## Problem to work on:
Your task is to output the data exactly as it stands.

## JSON records of objects:
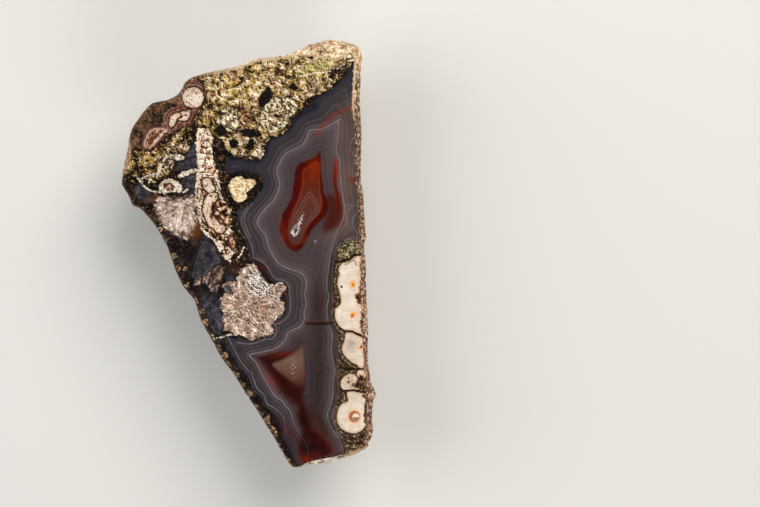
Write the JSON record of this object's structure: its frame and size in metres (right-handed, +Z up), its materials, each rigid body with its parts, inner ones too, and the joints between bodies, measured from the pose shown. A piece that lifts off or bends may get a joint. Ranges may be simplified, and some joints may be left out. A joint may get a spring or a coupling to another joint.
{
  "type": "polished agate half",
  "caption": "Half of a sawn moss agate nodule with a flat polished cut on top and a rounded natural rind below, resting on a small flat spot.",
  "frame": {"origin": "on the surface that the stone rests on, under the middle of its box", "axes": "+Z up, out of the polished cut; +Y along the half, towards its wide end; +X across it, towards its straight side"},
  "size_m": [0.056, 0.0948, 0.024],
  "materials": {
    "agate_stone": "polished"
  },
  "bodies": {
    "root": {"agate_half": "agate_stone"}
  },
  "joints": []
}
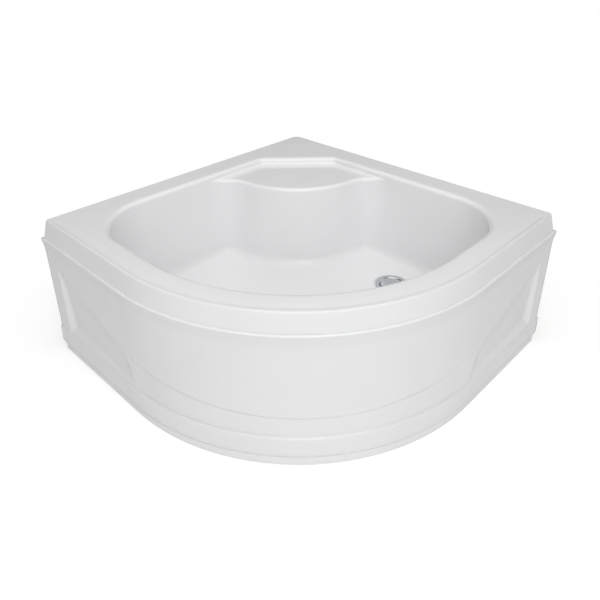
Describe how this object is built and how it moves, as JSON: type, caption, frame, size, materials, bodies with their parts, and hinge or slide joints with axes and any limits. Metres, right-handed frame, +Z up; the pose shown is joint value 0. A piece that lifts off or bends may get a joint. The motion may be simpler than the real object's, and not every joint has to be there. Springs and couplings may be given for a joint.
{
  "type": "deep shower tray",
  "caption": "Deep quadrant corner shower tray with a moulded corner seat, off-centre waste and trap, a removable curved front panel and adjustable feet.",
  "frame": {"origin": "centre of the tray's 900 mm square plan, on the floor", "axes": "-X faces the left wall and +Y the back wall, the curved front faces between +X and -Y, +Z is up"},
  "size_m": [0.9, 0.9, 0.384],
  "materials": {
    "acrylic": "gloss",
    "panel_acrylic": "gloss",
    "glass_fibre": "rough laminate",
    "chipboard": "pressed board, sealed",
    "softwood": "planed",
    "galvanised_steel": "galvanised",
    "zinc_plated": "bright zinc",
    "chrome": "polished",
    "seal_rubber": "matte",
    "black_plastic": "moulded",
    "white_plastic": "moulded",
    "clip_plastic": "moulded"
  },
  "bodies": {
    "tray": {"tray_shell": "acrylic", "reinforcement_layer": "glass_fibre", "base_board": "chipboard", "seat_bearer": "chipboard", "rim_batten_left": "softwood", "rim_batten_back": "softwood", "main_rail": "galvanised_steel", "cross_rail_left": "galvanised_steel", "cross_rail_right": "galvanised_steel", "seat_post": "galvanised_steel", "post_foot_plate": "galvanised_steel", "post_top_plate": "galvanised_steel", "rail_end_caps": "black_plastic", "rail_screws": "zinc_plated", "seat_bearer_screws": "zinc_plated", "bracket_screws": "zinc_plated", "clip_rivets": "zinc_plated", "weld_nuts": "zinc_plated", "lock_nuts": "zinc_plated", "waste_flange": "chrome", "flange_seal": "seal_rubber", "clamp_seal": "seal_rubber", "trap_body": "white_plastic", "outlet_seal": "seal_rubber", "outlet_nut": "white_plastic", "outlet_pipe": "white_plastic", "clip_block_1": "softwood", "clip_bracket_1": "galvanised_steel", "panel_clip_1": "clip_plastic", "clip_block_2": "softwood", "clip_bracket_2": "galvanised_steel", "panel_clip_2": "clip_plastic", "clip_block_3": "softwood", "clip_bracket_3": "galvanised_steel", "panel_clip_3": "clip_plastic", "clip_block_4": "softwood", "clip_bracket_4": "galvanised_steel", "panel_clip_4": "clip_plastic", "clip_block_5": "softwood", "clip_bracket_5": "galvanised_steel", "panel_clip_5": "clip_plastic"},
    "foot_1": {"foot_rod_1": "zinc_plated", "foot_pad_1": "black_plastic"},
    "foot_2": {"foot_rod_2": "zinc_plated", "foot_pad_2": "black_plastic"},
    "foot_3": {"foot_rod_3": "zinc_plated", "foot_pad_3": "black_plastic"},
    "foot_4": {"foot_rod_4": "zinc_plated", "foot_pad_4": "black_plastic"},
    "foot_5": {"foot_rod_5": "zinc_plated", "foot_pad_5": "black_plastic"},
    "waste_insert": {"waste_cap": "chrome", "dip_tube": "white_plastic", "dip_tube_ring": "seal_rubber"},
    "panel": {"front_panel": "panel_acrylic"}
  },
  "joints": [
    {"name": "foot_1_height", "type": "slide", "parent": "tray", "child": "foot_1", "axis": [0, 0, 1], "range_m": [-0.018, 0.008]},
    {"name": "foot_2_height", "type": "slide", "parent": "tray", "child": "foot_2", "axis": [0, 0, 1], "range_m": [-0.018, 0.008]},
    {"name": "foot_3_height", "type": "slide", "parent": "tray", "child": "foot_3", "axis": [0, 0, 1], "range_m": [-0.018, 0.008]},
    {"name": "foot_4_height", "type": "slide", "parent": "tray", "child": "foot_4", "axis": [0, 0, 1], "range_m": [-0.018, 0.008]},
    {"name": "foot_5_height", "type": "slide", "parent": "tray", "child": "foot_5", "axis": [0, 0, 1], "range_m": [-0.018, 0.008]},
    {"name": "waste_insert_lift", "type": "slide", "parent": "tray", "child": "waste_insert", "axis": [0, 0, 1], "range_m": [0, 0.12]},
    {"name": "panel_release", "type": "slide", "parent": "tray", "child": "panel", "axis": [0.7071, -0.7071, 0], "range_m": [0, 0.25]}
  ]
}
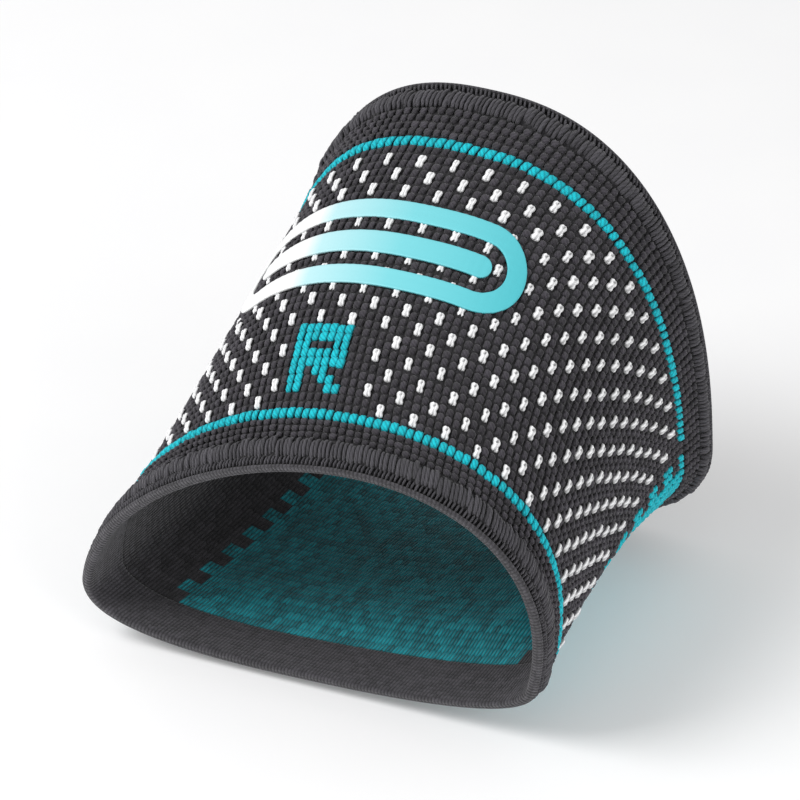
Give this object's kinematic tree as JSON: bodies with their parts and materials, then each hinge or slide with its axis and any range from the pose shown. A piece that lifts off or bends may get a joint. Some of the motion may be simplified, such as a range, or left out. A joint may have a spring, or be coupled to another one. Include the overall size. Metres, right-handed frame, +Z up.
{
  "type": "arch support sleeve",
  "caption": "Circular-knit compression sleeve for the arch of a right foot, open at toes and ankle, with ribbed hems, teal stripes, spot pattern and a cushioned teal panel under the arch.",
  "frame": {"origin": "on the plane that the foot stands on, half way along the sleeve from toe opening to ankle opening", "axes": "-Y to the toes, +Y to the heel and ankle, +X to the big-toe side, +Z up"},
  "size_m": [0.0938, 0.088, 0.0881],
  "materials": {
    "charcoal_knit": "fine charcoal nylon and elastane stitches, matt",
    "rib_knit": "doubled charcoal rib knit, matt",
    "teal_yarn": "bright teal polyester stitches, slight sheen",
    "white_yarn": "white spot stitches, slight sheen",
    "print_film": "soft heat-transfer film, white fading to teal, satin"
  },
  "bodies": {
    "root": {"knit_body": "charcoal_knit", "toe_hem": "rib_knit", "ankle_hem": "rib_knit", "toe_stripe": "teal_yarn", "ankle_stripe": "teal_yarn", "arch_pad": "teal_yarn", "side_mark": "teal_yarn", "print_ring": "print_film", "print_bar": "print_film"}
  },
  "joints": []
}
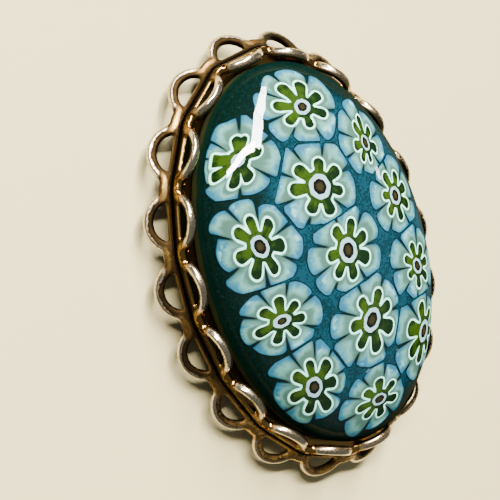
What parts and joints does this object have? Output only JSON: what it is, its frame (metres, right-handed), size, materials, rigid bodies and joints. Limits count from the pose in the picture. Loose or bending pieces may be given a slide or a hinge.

## Exercise response:
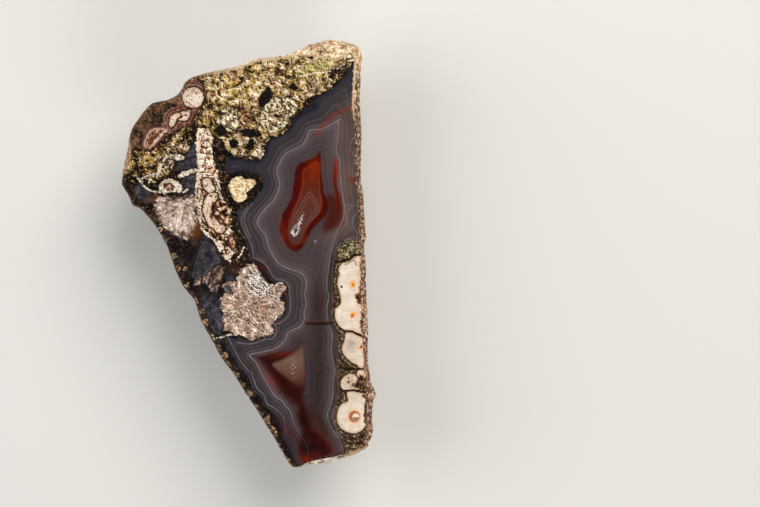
Write the JSON record of this object's structure: its frame and size in metres (right-handed, +Z up), its materials, each rigid body with its parts, inner ones too, and the joints between bodies, measured from the pose shown. A piece that lifts off or bends may get a joint. Ranges may be simplified, and some joints may be left out. A joint may get a spring or a coupling to another joint.
{
  "type": "polished agate half",
  "caption": "Half of a sawn moss agate nodule with a flat polished cut on top and a rounded natural rind below, resting on a small flat spot.",
  "frame": {"origin": "on the surface that the stone rests on, under the middle of its box", "axes": "+Z up, out of the polished cut; +Y along the half, towards its wide end; +X across it, towards its straight side"},
  "size_m": [0.056, 0.0948, 0.024],
  "materials": {
    "agate_stone": "polished"
  },
  "bodies": {
    "root": {"agate_half": "agate_stone"}
  },
  "joints": []
}
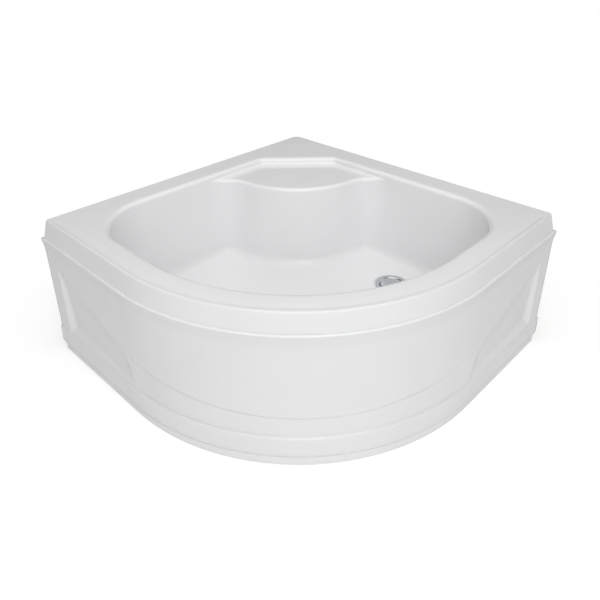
Describe how this object is built and how it moves, as JSON: type, caption, frame, size, materials, bodies with their parts, and hinge or slide joints with axes and any limits. Metres, right-handed frame, +Z up; the pose shown is joint value 0. A piece that lifts off or bends may get a joint. The motion may be simpler than the real object's, and not every joint has to be there. Springs and couplings may be given for a joint.
{
  "type": "deep shower tray",
  "caption": "Deep quadrant corner shower tray with a moulded corner seat, off-centre waste and trap, a removable curved front panel and adjustable feet.",
  "frame": {"origin": "centre of the tray's 900 mm square plan, on the floor", "axes": "-X faces the left wall and +Y the back wall, the curved front faces between +X and -Y, +Z is up"},
  "size_m": [0.9, 0.9, 0.384],
  "materials": {
    "acrylic": "gloss",
    "panel_acrylic": "gloss",
    "glass_fibre": "rough laminate",
    "chipboard": "pressed board, sealed",
    "softwood": "planed",
    "galvanised_steel": "galvanised",
    "zinc_plated": "bright zinc",
    "chrome": "polished",
    "seal_rubber": "matte",
    "black_plastic": "moulded",
    "white_plastic": "moulded",
    "clip_plastic": "moulded"
  },
  "bodies": {
    "tray": {"tray_shell": "acrylic", "reinforcement_layer": "glass_fibre", "base_board": "chipboard", "seat_bearer": "chipboard", "rim_batten_left": "softwood", "rim_batten_back": "softwood", "main_rail": "galvanised_steel", "cross_rail_left": "galvanised_steel", "cross_rail_right": "galvanised_steel", "seat_post": "galvanised_steel", "post_foot_plate": "galvanised_steel", "post_top_plate": "galvanised_steel", "rail_end_caps": "black_plastic", "rail_screws": "zinc_plated", "seat_bearer_screws": "zinc_plated", "bracket_screws": "zinc_plated", "clip_rivets": "zinc_plated", "weld_nuts": "zinc_plated", "lock_nuts": "zinc_plated", "waste_flange": "chrome", "flange_seal": "seal_rubber", "clamp_seal": "seal_rubber", "trap_body": "white_plastic", "outlet_seal": "seal_rubber", "outlet_nut": "white_plastic", "outlet_pipe": "white_plastic", "clip_block_1": "softwood", "clip_bracket_1": "galvanised_steel", "panel_clip_1": "clip_plastic", "clip_block_2": "softwood", "clip_bracket_2": "galvanised_steel", "panel_clip_2": "clip_plastic", "clip_block_3": "softwood", "clip_bracket_3": "galvanised_steel", "panel_clip_3": "clip_plastic", "clip_block_4": "softwood", "clip_bracket_4": "galvanised_steel", "panel_clip_4": "clip_plastic", "clip_block_5": "softwood", "clip_bracket_5": "galvanised_steel", "panel_clip_5": "clip_plastic"},
    "foot_1": {"foot_rod_1": "zinc_plated", "foot_pad_1": "black_plastic"},
    "foot_2": {"foot_rod_2": "zinc_plated", "foot_pad_2": "black_plastic"},
    "foot_3": {"foot_rod_3": "zinc_plated", "foot_pad_3": "black_plastic"},
    "foot_4": {"foot_rod_4": "zinc_plated", "foot_pad_4": "black_plastic"},
    "foot_5": {"foot_rod_5": "zinc_plated", "foot_pad_5": "black_plastic"},
    "waste_insert": {"waste_cap": "chrome", "dip_tube": "white_plastic", "dip_tube_ring": "seal_rubber"},
    "panel": {"front_panel": "panel_acrylic"}
  },
  "joints": [
    {"name": "foot_1_height", "type": "slide", "parent": "tray", "child": "foot_1", "axis": [0, 0, 1], "range_m": [-0.018, 0.008]},
    {"name": "foot_2_height", "type": "slide", "parent": "tray", "child": "foot_2", "axis": [0, 0, 1], "range_m": [-0.018, 0.008]},
    {"name": "foot_3_height", "type": "slide", "parent": "tray", "child": "foot_3", "axis": [0, 0, 1], "range_m": [-0.018, 0.008]},
    {"name": "foot_4_height", "type": "slide", "parent": "tray", "child": "foot_4", "axis": [0, 0, 1], "range_m": [-0.018, 0.008]},
    {"name": "foot_5_height", "type": "slide", "parent": "tray", "child": "foot_5", "axis": [0, 0, 1], "range_m": [-0.018, 0.008]},
    {"name": "waste_insert_lift", "type": "slide", "parent": "tray", "child": "waste_insert", "axis": [0, 0, 1], "range_m": [0, 0.12]},
    {"name": "panel_release", "type": "slide", "parent": "tray", "child": "panel", "axis": [0.7071, -0.7071, 0], "range_m": [0, 0.25]}
  ]
}
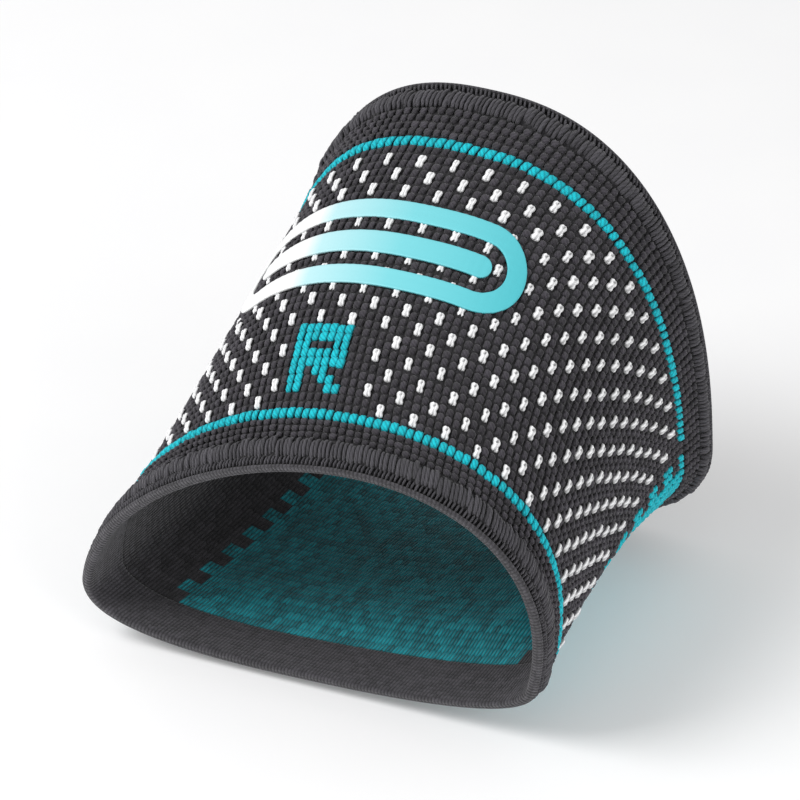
Give this object's kinematic tree as JSON: bodies with their parts and materials, then each hinge or slide with its axis and any range from the pose shown. A piece that lifts off or bends may get a joint. Some of the motion may be simplified, such as a range, or left out. A joint may have a spring, or be coupled to another one. Include the overall size. Metres, right-handed frame, +Z up.
{
  "type": "arch support sleeve",
  "caption": "Circular-knit compression sleeve for the arch of a right foot, open at toes and ankle, with ribbed hems, teal stripes, spot pattern and a cushioned teal panel under the arch.",
  "frame": {"origin": "on the plane that the foot stands on, half way along the sleeve from toe opening to ankle opening", "axes": "-Y to the toes, +Y to the heel and ankle, +X to the big-toe side, +Z up"},
  "size_m": [0.0938, 0.088, 0.0881],
  "materials": {
    "charcoal_knit": "fine charcoal nylon and elastane stitches, matt",
    "rib_knit": "doubled charcoal rib knit, matt",
    "teal_yarn": "bright teal polyester stitches, slight sheen",
    "white_yarn": "white spot stitches, slight sheen",
    "print_film": "soft heat-transfer film, white fading to teal, satin"
  },
  "bodies": {
    "root": {"knit_body": "charcoal_knit", "toe_hem": "rib_knit", "ankle_hem": "rib_knit", "toe_stripe": "teal_yarn", "ankle_stripe": "teal_yarn", "arch_pad": "teal_yarn", "side_mark": "teal_yarn", "print_ring": "print_film", "print_bar": "print_film"}
  },
  "joints": []
}
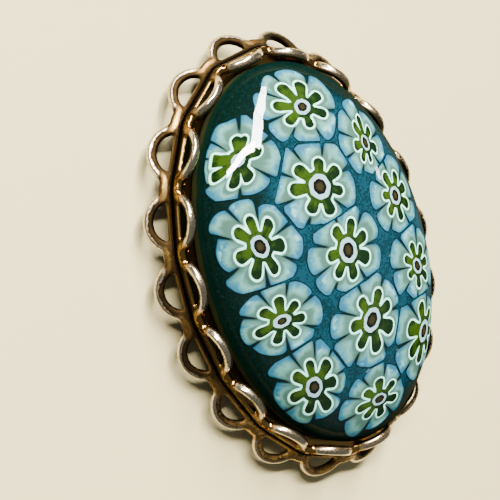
What parts and joints does this object have? Output only JSON: what it is, its frame (metres, right-handed), size, materials, rigid bodies and joints. Limits count from the pose in the picture. Loose or bending pieces may be given a slide or a hinge.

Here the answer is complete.